• Task requirements:
Repeat exactly, please, the lines that begin at the start of the listing and end at the line holding "from math import cos, hypot, radians, sin".

• Dataset excerpt:
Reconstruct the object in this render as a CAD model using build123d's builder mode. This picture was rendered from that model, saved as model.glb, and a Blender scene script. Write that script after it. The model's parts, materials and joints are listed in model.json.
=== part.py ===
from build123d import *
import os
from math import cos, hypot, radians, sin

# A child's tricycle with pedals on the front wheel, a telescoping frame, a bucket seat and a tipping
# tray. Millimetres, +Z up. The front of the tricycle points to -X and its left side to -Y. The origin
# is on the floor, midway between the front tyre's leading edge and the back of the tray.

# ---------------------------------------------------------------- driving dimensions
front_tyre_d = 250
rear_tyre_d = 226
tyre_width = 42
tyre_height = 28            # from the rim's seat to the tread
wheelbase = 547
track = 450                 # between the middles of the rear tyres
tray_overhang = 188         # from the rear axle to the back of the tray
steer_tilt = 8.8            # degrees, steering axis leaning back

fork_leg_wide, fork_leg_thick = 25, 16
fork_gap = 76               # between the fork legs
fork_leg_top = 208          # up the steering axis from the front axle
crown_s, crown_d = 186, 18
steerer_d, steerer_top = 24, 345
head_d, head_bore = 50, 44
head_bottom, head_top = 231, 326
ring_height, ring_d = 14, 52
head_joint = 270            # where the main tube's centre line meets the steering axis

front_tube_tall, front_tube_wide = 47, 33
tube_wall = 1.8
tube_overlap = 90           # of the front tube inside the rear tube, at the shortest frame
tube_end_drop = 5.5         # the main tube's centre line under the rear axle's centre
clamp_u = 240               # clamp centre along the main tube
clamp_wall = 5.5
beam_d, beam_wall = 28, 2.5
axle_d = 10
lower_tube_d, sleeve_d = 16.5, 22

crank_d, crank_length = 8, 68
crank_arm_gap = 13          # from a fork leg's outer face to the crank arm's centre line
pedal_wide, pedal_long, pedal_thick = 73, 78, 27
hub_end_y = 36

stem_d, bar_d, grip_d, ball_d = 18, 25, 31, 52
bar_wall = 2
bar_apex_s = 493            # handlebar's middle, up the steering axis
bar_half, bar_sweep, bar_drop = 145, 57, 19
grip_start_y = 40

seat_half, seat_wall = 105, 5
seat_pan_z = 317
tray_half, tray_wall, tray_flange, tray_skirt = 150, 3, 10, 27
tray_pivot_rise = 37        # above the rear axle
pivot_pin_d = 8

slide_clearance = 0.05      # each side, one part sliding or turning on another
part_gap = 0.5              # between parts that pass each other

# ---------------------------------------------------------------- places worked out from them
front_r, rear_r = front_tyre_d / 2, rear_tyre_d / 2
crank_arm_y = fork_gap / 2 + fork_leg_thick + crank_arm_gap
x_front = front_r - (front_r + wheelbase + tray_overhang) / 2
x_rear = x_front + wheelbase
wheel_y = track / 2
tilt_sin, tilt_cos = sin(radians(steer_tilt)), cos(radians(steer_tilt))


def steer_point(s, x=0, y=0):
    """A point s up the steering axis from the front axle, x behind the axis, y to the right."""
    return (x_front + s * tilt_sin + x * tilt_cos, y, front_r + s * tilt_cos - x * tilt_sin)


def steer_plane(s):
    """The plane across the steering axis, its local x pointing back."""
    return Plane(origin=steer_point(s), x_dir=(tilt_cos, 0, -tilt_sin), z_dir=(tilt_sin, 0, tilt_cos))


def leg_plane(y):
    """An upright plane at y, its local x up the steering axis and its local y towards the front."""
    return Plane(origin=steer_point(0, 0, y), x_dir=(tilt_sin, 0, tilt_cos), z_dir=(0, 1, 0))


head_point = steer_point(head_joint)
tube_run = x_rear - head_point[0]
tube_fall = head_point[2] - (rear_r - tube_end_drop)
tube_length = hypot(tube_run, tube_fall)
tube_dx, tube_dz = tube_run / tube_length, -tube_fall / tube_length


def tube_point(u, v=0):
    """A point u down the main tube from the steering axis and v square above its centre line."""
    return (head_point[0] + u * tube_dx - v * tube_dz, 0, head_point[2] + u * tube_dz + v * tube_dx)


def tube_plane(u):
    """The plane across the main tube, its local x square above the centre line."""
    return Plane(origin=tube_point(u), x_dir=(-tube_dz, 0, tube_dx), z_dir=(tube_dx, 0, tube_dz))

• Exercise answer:
Reconstruct the object in this render as a CAD model using build123d's builder mode. This picture was rendered from that model, saved as model.glb, and a Blender scene script. Write that script after it. The model's parts, materials and joints are listed in model.json.
=== part.py ===
from build123d import *
import os
from math import cos, hypot, radians, sin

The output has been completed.